- Stated exercise -
Your task is to print all of the data word for word.

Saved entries
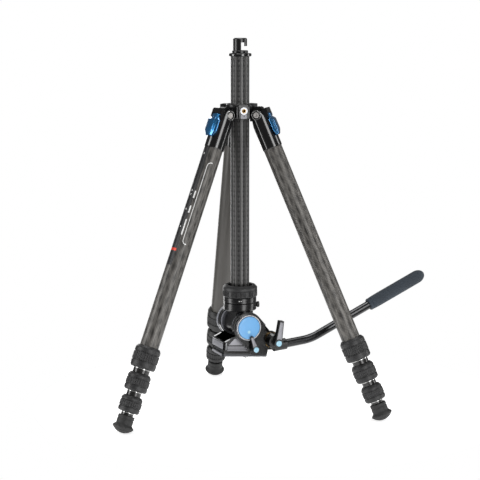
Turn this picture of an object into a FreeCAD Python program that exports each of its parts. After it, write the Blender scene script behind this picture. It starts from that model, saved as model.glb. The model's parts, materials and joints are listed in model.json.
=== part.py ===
import FreeCAD, Part
import os
from math import cos, pi, radians, sin, sqrt

# Travel video tripod: three four-section legs on a spider, a reversed centre column and a fluid head
# under it. Lengths in millimetres, +Z up. Everything is laid out round the column axis and moved by
# FRAME_SHIFT at the end, so that the origin is the middle of the box round the whole tripod, at ground
# level.

os.makedirs("parts", exist_ok=True)
Vector = FreeCAD.Vector

FRAME_SHIFT = Vector(-51.4, -36.5, 1.4)
GAP = 0.3  # radial gap between pieces that move past each other

# Legs
LEG_AZIMUTHS = {"left": -139.15, "right": -19.15, "rear": 100.85}
LEG_TILT = 23.7  # from the vertical
HINGE_RADIUS = 30.0
HINGE_HEIGHT = 450.3
LUG_HALF_WIDTH = 6.8
LUG_RADIUS = 10.0
RATCHET_RADIUS = 12.3
EAR_RADIUS = 8.2
EAR_INNER = 7.1
EAR_OUTER = 15.1
SPOT_FACE = 13.9  # flat round the bolt on the ear's outside
SPOT_RADIUS = 7.3
SLEEVE_RADIUS = 15.1
SLEEVE_START = 17.5
SLEEVE_FLOOR_END = 26.0
SLEEVE_END = 53.7
BOLT_RADIUS = 3.0
BOLT_HEAD_RADIUS = 4.4
TUBE_WALL = 1.3
TUBE_RADII = (14.0, 12.4, 10.8, 9.2)
TUBE_STARTS = (26.3, 60.0, 70.0, 80.0)
TUBE_ENDS = (386.0, 421.0, 453.5, 478.0)
LOCK_RADII = (19.25, 17.5, 16.25)
LOCK_STARTS = (361.0, 401.4, 435.9)
LOCK_ENDS = (393.9, 428.3, 460.3)
FOOT_TOP = 465.2
FOOT_TOP_RADIUS = 12.2
FOOT_NECK = 478.0
FOOT_FLANGE = 482.1
FOOT_FLANGE_RADIUS = 15.75
FOOT_END = 491.5
FOOT_DOME_RADIUS = 19.8

# Spider
SPIDER_BOTTOM = 445.0
SPIDER_TOP = 466.0
RING_RADIUS = 21.3
BOSS_RADIUS = 29.4
BOSS_HALF_WIDTH = 7.2
SOCKET_HEIGHT = 457.0
SOCKET_RADIUS = 5.3
CAMERA_THREAD_RADIUS = 3.175  # 1/4 inch
BUSH_RADIUS = 17.0

# Column
COLUMN_RADIUS = 14.0
COLUMN_WALL = 1.7
COLUMN_BOTTOM = 176.0
COLUMN_TOP = 536.4
FLUTE_COUNT = 12  # shallow grooves that stop the column turning
FLUTE_PHASE = -68.0
FLANGE_RADIUS = 17.1
FLANGE_TOP = 540.8
HOOK_BASE_RADIUS = 12.0
HOOK_RADIUS = 10.5
HOOK_BASE_TOP = 545.0
HOOK_TOP = 563.3
HOOK_POST_EDGE = 1.7  # the hook's slot is open on +X from here
HOOK_TIP_EDGE = 6.2
HOOK_SLOT_TOP = 551.6
HOOK_UNDERCUT_TOP = 557.0

# Head: built with x along the handle, y away from its front face, z up
HEAD_AZIMUTH = 21.5
COLLAR_RADIUS = 26.2
COLLAR_OPENING = 18.5
COLLAR_BOTTOM = 174.0
COLLAR_TOP = 191.8
HUB_RADIUS = COLLAR_OPENING - GAP
HUB_TOP = 184.8
PAN_RADIUS = 24.75
PAN_BOTTOM = 153.2
PAN_JOINT = 164.9  # height where the turning base meets the platform
PLATFORM_TOP = 173.6
TILT_HEIGHT = 131.3
HEAD_LEAN = 4.8  # the tilting part leans this much, handle side down
ARM_INNER = 25.2
ARM_OUTER = 33.5
ARM_RADIUS = 22.9
CLAMP_BOTTOM = 88.6
CLAMP_TOP = 106.6
CLAMP_LEFT, CLAMP_RIGHT = -34.0, 35.0
CLAMP_SPLIT = 93.4  # height of the dovetail's roof
DOVETAIL_TOP_HALF = 18.6
DOVETAIL_MOUTH_HALF = 16.2
PLATE_LEFT, PLATE_RIGHT = -34.0, 40.0
PLATE_BOTTOM = 83.9
PLATE_TOP = 88.2
PLATE_HALF_WIDTH = 23.0
STUD_END = 77.6
STUD_X = 13.6
LEVER_X, LEVER_Z = 12.0, 98.9
LEVER_FRONT = 43.6
ROSETTE_X, ROSETTE_Z = 40.5, 108.0
ROSETTE_RADIUS = 11.8
ROSETTE_FRONT = 29.8
SOCKET_FRONT = 47.0
HANDLE_OFFSET = 38.5  # the rod's distance in front of the column axis
ROD_RADIUS = 6.5
ROD_START_X, ROD_START_Z = 46.0, 101.4
ROD_FIRST_SLOPE = 6.0
ROD_FIRST_LENGTH = 42.2
ROD_BEND_RADIUS = 76.0
ROD_SLOPE = 25.0
ROD_STRAIGHT = 95.0
GRIP_LENGTH = 104.0
GRIP_RADIUS = 9.9

X, Y, Z = Vector(1, 0, 0), Vector(0, 1, 0), Vector(0, 0, 1)
parts = {}


def rod(radius, start, end, axis=Z, at=Vector()):
    """A cylinder from start to end along an axis through a point."""
    return Part.makeCylinder(radius, end - start, at + axis * start, axis)


def pipe(outer, inner, start, end, axis=Z, at=Vector()):
    """A round tube."""
    return rod(outer, start, end, axis, at).cut(rod(inner, start - 1, end + 1, axis, at))


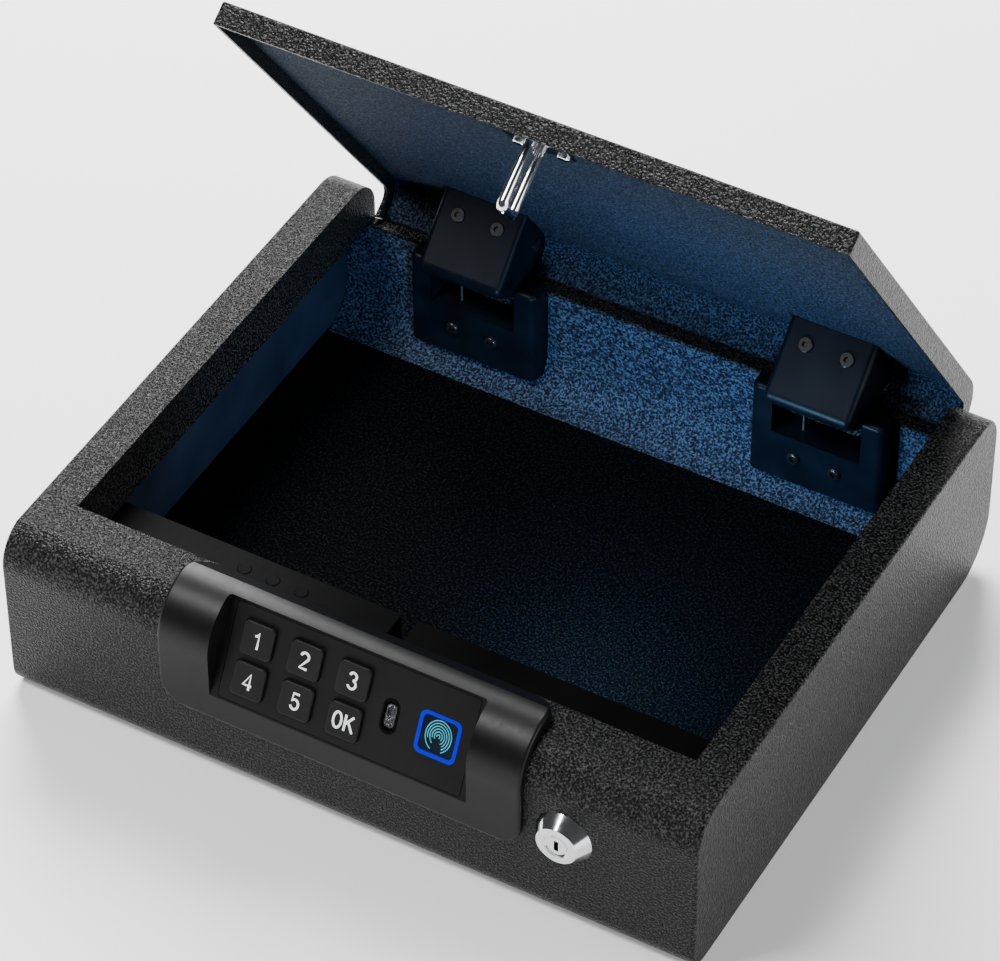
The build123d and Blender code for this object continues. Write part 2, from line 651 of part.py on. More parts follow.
# ---------------------------------------------------------------- control housing
def control_housing():
    """Moulded cover behind the front wall: top, rear wall, ends and the striker's pocket."""
    inner_top = HOUSING_TOP - HOUSING_WALL
    inner_rear = HOUSING_REAR - HOUSING_WALL
    front = OPENING_FRONT + FIT
    housing = block(-HOUSING_HALF, HOUSING_HALF, 18.0, HOUSING_REAR, 1.9, HOUSING_TOP - 0.2)
    housing += block(-HOUSING_HALF, HOUSING_HALF, front, HOUSING_REAR, 50.0, HOUSING_TOP)
    housing -= block(HOUSING_WALL - HOUSING_HALF, HOUSING_HALF - HOUSING_WALL, 0, inner_rear,
                     0, inner_top)
    housing -= block(-HOUSING_HALF, HOUSING_HALF, 0, front, 50.0, HEIGHT)
    wall = HOUSING_WALL
    housing += block(NOTCH_LEFT - wall, NOTCH_RIGHT + wall, NOTCH_FRONT - wall, HOUSING_REAR,
                     NOTCH_BOTTOM - wall, HOUSING_TOP)
    housing -= block(NOTCH_LEFT, NOTCH_RIGHT, NOTCH_FRONT, HOUSING_REAR + 5, NOTCH_BOTTOM, HEIGHT)
    housing -= block(NOTCH_LEFT - 5, NOTCH_RIGHT + 5, BOLT_FRONT - FIT, BOLT_REAR + FIT,
                     BOLT_TIP_BOTTOM - FIT, BOLT_TIP_TOP + FIT)
    for x in button_places():
        housing -= rod_z(x, BUTTON_Y, BUTTON_R + 0.15, HOUSING_TOP - 5, HEIGHT)
    housing -= block(BATTERY_LEFT, BATTERY_RIGHT, inner_rear - 1, HOUSING_REAR + 1,
                     BATTERY_BOTTOM, BATTERY_TOP)
    housing -= block(LIGHT_LEFT, LIGHT_RIGHT, inner_rear - 1, HOUSING_REAR + 1,
                     LIGHT_BOTTOM, LIGHT_TOP)
    for x in HOUSING_SCREW_X:
        housing -= rod_y(x, HOUSING_SCREW_Z, 1.7, inner_rear - 1, HOUSING_REAR + 1)
    return housing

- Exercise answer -
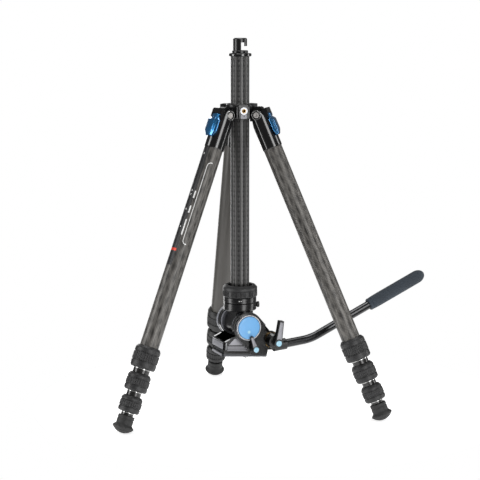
Turn this picture of an object into a FreeCAD Python program that exports each of its parts. After it, write the Blender scene script behind this picture. It starts from that model, saved as model.glb. The model's parts, materials and joints are listed in model.json.
=== part.py ===
import FreeCAD, Part
import os
from math import cos, pi, radians, sin, sqrt

# Travel video tripod: three four-section legs on a spider, a reversed centre column and a fluid head
# under it. Lengths in millimetres, +Z up. Everything is laid out round the column axis and moved by
# FRAME_SHIFT at the end, so that the origin is the middle of the box round the whole tripod, at ground
# level.

os.makedirs("parts", exist_ok=True)
Vector = FreeCAD.Vector

FRAME_SHIFT = Vector(-51.4, -36.5, 1.4)
GAP = 0.3  # radial gap between pieces that move past each other

# Legs
LEG_AZIMUTHS = {"left": -139.15, "right": -19.15, "rear": 100.85}
LEG_TILT = 23.7  # from the vertical
HINGE_RADIUS = 30.0
HINGE_HEIGHT = 450.3
LUG_HALF_WIDTH = 6.8
LUG_RADIUS = 10.0
RATCHET_RADIUS = 12.3
EAR_RADIUS = 8.2
EAR_INNER = 7.1
EAR_OUTER = 15.1
SPOT_FACE = 13.9  # flat round the bolt on the ear's outside
SPOT_RADIUS = 7.3
SLEEVE_RADIUS = 15.1
SLEEVE_START = 17.5
SLEEVE_FLOOR_END = 26.0
SLEEVE_END = 53.7
BOLT_RADIUS = 3.0
BOLT_HEAD_RADIUS = 4.4
TUBE_WALL = 1.3
TUBE_RADII = (14.0, 12.4, 10.8, 9.2)
TUBE_STARTS = (26.3, 60.0, 70.0, 80.0)
TUBE_ENDS = (386.0, 421.0, 453.5, 478.0)
LOCK_RADII = (19.25, 17.5, 16.25)
LOCK_STARTS = (361.0, 401.4, 435.9)
LOCK_ENDS = (393.9, 428.3, 460.3)
FOOT_TOP = 465.2
FOOT_TOP_RADIUS = 12.2
FOOT_NECK = 478.0
FOOT_FLANGE = 482.1
FOOT_FLANGE_RADIUS = 15.75
FOOT_END = 491.5
FOOT_DOME_RADIUS = 19.8

# Spider
SPIDER_BOTTOM = 445.0
SPIDER_TOP = 466.0
RING_RADIUS = 21.3
BOSS_RADIUS = 29.4
BOSS_HALF_WIDTH = 7.2
SOCKET_HEIGHT = 457.0
SOCKET_RADIUS = 5.3
CAMERA_THREAD_RADIUS = 3.175  # 1/4 inch
BUSH_RADIUS = 17.0

# Column
COLUMN_RADIUS = 14.0
COLUMN_WALL = 1.7
COLUMN_BOTTOM = 176.0
COLUMN_TOP = 536.4
FLUTE_COUNT = 12  # shallow grooves that stop the column turning
FLUTE_PHASE = -68.0
FLANGE_RADIUS = 17.1
FLANGE_TOP = 540.8
HOOK_BASE_RADIUS = 12.0
HOOK_RADIUS = 10.5
HOOK_BASE_TOP = 545.0
HOOK_TOP = 563.3
HOOK_POST_EDGE = 1.7  # the hook's slot is open on +X from here
HOOK_TIP_EDGE = 6.2
HOOK_SLOT_TOP = 551.6
HOOK_UNDERCUT_TOP = 557.0

# Head: built with x along the handle, y away from its front face, z up
HEAD_AZIMUTH = 21.5
COLLAR_RADIUS = 26.2
COLLAR_OPENING = 18.5
COLLAR_BOTTOM = 174.0
COLLAR_TOP = 191.8
HUB_RADIUS = COLLAR_OPENING - GAP
HUB_TOP = 184.8
PAN_RADIUS = 24.75
PAN_BOTTOM = 153.2
PAN_JOINT = 164.9  # height where the turning base meets the platform
PLATFORM_TOP = 173.6
TILT_HEIGHT = 131.3
HEAD_LEAN = 4.8  # the tilting part leans this much, handle side down
ARM_INNER = 25.2
ARM_OUTER = 33.5
ARM_RADIUS = 22.9
CLAMP_BOTTOM = 88.6
CLAMP_TOP = 106.6
CLAMP_LEFT, CLAMP_RIGHT = -34.0, 35.0
CLAMP_SPLIT = 93.4  # height of the dovetail's roof
DOVETAIL_TOP_HALF = 18.6
DOVETAIL_MOUTH_HALF = 16.2
PLATE_LEFT, PLATE_RIGHT = -34.0, 40.0
PLATE_BOTTOM = 83.9
PLATE_TOP = 88.2
PLATE_HALF_WIDTH = 23.0
STUD_END = 77.6
STUD_X = 13.6
LEVER_X, LEVER_Z = 12.0, 98.9
LEVER_FRONT = 43.6
ROSETTE_X, ROSETTE_Z = 40.5, 108.0
ROSETTE_RADIUS = 11.8
ROSETTE_FRONT = 29.8
SOCKET_FRONT = 47.0
HANDLE_OFFSET = 38.5  # the rod's distance in front of the column axis
ROD_RADIUS = 6.5
ROD_START_X, ROD_START_Z = 46.0, 101.4
ROD_FIRST_SLOPE = 6.0
ROD_FIRST_LENGTH = 42.2
ROD_BEND_RADIUS = 76.0
ROD_SLOPE = 25.0
ROD_STRAIGHT = 95.0
GRIP_LENGTH = 104.0
GRIP_RADIUS = 9.9

X, Y, Z = Vector(1, 0, 0), Vector(0, 1, 0), Vector(0, 0, 1)
parts = {}


def rod(radius, start, end, axis=Z, at=Vector()):
    """A cylinder from start to end along an axis through a point."""
    return Part.makeCylinder(radius, end - start, at + axis * start, axis)


def pipe(outer, inner, start, end, axis=Z, at=Vector()):
    """A round tube."""
    return rod(outer, start, end, axis, at).cut(rod(inner, start - 1, end + 1, axis, at))


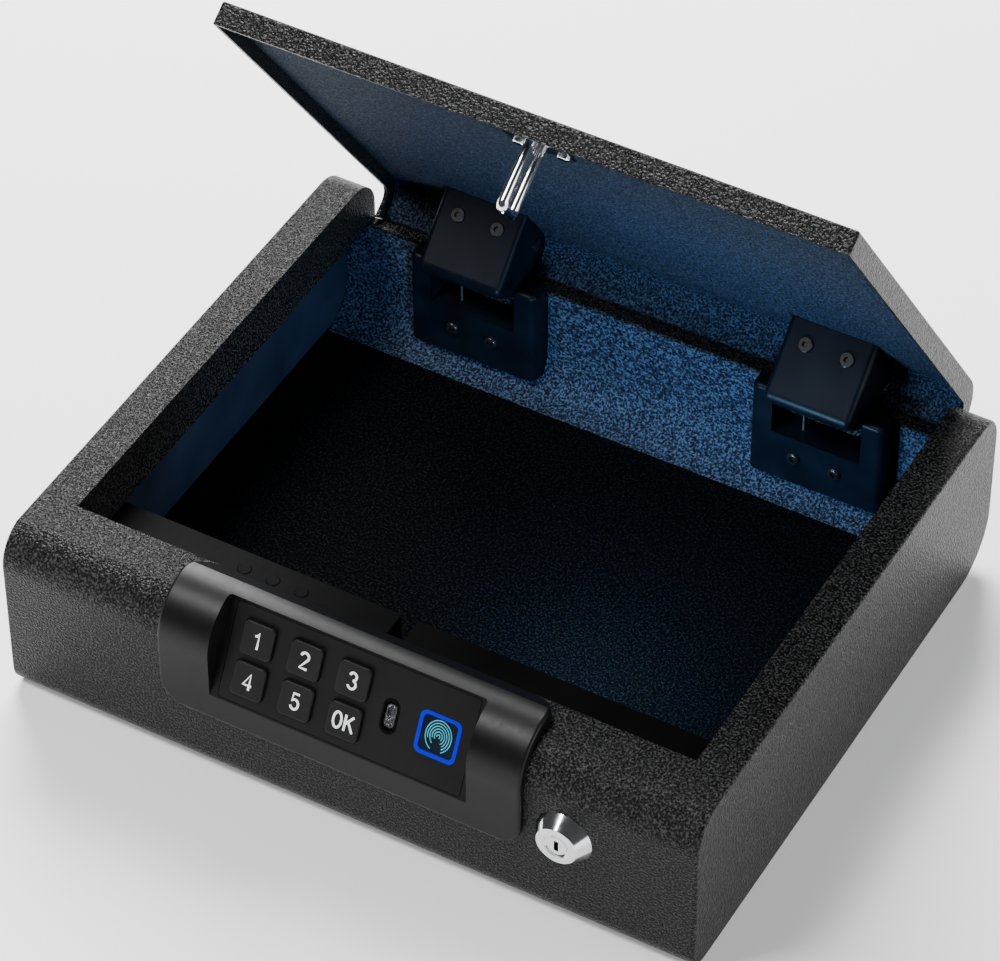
The build123d and Blender code for this object continues. Write part 2, from line 651 of part.py on. More parts follow.
# ---------------------------------------------------------------- control housing
def control_housing():
    """Moulded cover behind the front wall: top, rear wall, ends and the striker's pocket."""
    inner_top = HOUSING_TOP - HOUSING_WALL
    inner_rear = HOUSING_REAR - HOUSING_WALL
    front = OPENING_FRONT + FIT
    housing = block(-HOUSING_HALF, HOUSING_HALF, 18.0, HOUSING_REAR, 1.9, HOUSING_TOP - 0.2)
    housing += block(-HOUSING_HALF, HOUSING_HALF, front, HOUSING_REAR, 50.0, HOUSING_TOP)
    housing -= block(HOUSING_WALL - HOUSING_HALF, HOUSING_HALF - HOUSING_WALL, 0, inner_rear,
                     0, inner_top)
    housing -= block(-HOUSING_HALF, HOUSING_HALF, 0, front, 50.0, HEIGHT)
    wall = HOUSING_WALL
    housing += block(NOTCH_LEFT - wall, NOTCH_RIGHT + wall, NOTCH_FRONT - wall, HOUSING_REAR,
                     NOTCH_BOTTOM - wall, HOUSING_TOP)
    housing -= block(NOTCH_LEFT, NOTCH_RIGHT, NOTCH_FRONT, HOUSING_REAR + 5, NOTCH_BOTTOM, HEIGHT)
    housing -= block(NOTCH_LEFT - 5, NOTCH_RIGHT + 5, BOLT_FRONT - FIT, BOLT_REAR + FIT,
                     BOLT_TIP_BOTTOM - FIT, BOLT_TIP_TOP + FIT)
    for x in button_places():
        housing -= rod_z(x, BUTTON_Y, BUTTON_R + 0.15, HOUSING_TOP - 5, HEIGHT)
    housing -= block(BATTERY_LEFT, BATTERY_RIGHT, inner_rear - 1, HOUSING_REAR + 1,
                     BATTERY_BOTTOM, BATTERY_TOP)
    housing -= block(LIGHT_LEFT, LIGHT_RIGHT, inner_rear - 1, HOUSING_REAR + 1,
                     LIGHT_BOTTOM, LIGHT_TOP)
    for x in HOUSING_SCREW_X:
        housing -= rod_y(x, HOUSING_SCREW_Z, 1.7, inner_rear - 1, HOUSING_REAR + 1)
    return housing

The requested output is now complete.